Dan Burton: Yes. Thanks for the questions, John. So, we have a few clients that are already utilizing the next-generation data platform. And as Bryan mentioned in our prepared remarks, we are pleased with how that performance is going and pleased to see clients really satisfied with the next-generation data platform capabilities. We do think migrating our existing client base will take the next 2 years to 3 years to get the vast majority of them migrated over. And what we have seen is more demand than supply. In terms of – from a timeline perspective, there is a lot of excitement among our existing client base to move to these new capabilities. So, we are working to accommodate those migrations as quickly as we can, but make sure that we can do that in a very orderly way.
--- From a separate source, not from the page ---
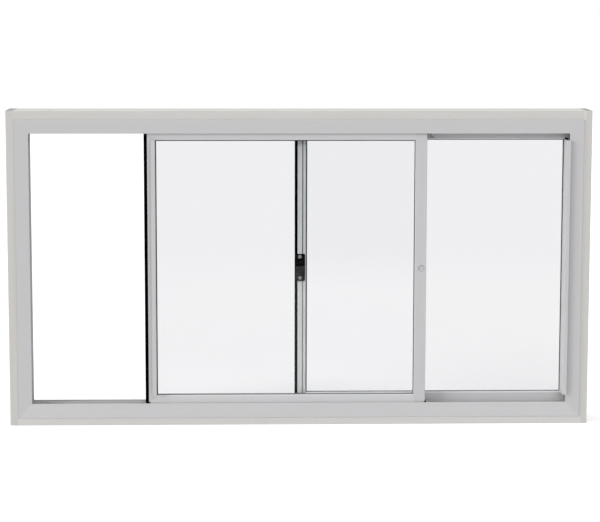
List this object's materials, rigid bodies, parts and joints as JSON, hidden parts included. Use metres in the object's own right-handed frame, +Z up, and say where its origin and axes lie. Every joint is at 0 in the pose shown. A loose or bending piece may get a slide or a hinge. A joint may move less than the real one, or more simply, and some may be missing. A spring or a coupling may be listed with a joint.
{
  "type": "secondary glazing unit",
  "caption": "Horizontal sliding secondary glazing unit: aluminium tracks with glazed sliding panels on an off-white timber ground, shown partly open.",
  "frame": {"origin": "middle of the underside of the bottom ground board, halfway through the depth of the ground", "axes": "+X to the viewer's right across the window, +Y from the room side to the wall side, +Z up"},
  "size_m": [0.94, 0.077, 0.511],
  "materials": {
    "painted_timber": "off-white paint, satin",
    "frame_aluminium": "light grey powder coat, satin",
    "panel_aluminium": "light grey powder coat, satin",
    "clear_glass": "clear float glass",
    "black_gasket": "matt black rubber",
    "black_seal": "matt black",
    "grey_pile": "woven grey pile",
    "black_plastic": "moulded black",
    "dark_plastic": "moulded dark grey",
    "grey_plastic": "moulded light grey"
  },
  "bodies": {
    "root": {"frame_head": "frame_aluminium", "frame_left_jamb": "frame_aluminium", "frame_right_jamb": "frame_aluminium", "frame_sill": "frame_aluminium", "front_panel_bottom_guides": "black_plastic", "front_panel_bottom_rail": "panel_aluminium", "front_panel_edge_seal": "black_seal", "front_panel_gasket": "black_gasket", "front_panel_glass": "clear_glass", "front_panel_lock_button": "grey_plastic", "front_panel_meeting_stile": "panel_aluminium", "front_panel_outer_stile": "panel_aluminium", "front_panel_top_guides": "dark_plastic", "front_panel_top_rail": "panel_aluminium", "ground_head": "painted_timber", "ground_left": "painted_timber", "ground_right": "painted_timber", "ground_sill": "painted_timber", "head_pile_seals": "grey_pile", "latch_keep": "black_plastic", "left_jamb_pile_seals": "grey_pile", "rear_panel_bottom_guides": "black_plastic", "rear_panel_bottom_rail": "panel_aluminium", "rear_panel_edge_seal": "black_seal", "rear_panel_gasket": "black_gasket", "rear_panel_glass": "clear_glass", "rear_panel_meeting_seal": "black_seal", "rear_panel_meeting_stile": "panel_aluminium", "rear_panel_outer_stile": "panel_aluminium", "rear_panel_top_guides": "black_plastic", "rear_panel_top_rail": "panel_aluminium", "right_jamb_pile_seals": "grey_pile", "sill_pile_seals": "grey_pile"}
  },
  "joints": []
}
It is a meaningful migration. It is a migration that involves new technology capabilities. And so we want to be thoughtful and careful in the way that we approach this. This isn’t the first or the second or the third migration that we have managed before. So, we have experience in how to manage this. So, we are confident that we will be able to manage this migration in a similar way that we have successfully managed prior migrations.

Operator: We have no further questions in the queue. I would now like to turn the call back over to Dan Burton for any additional or closing remarks.

Dan Burton: Alright. Thank you so much for your investment of time and interest in Health Catalyst, and we look forward to staying in touch in the future. Thank you.

Operator: Thank you. This concludes today’s Health Catalyst’s fourth quarter and full year 2023 earnings conference call. Please disconnect your line at this time, and have a wonderful day.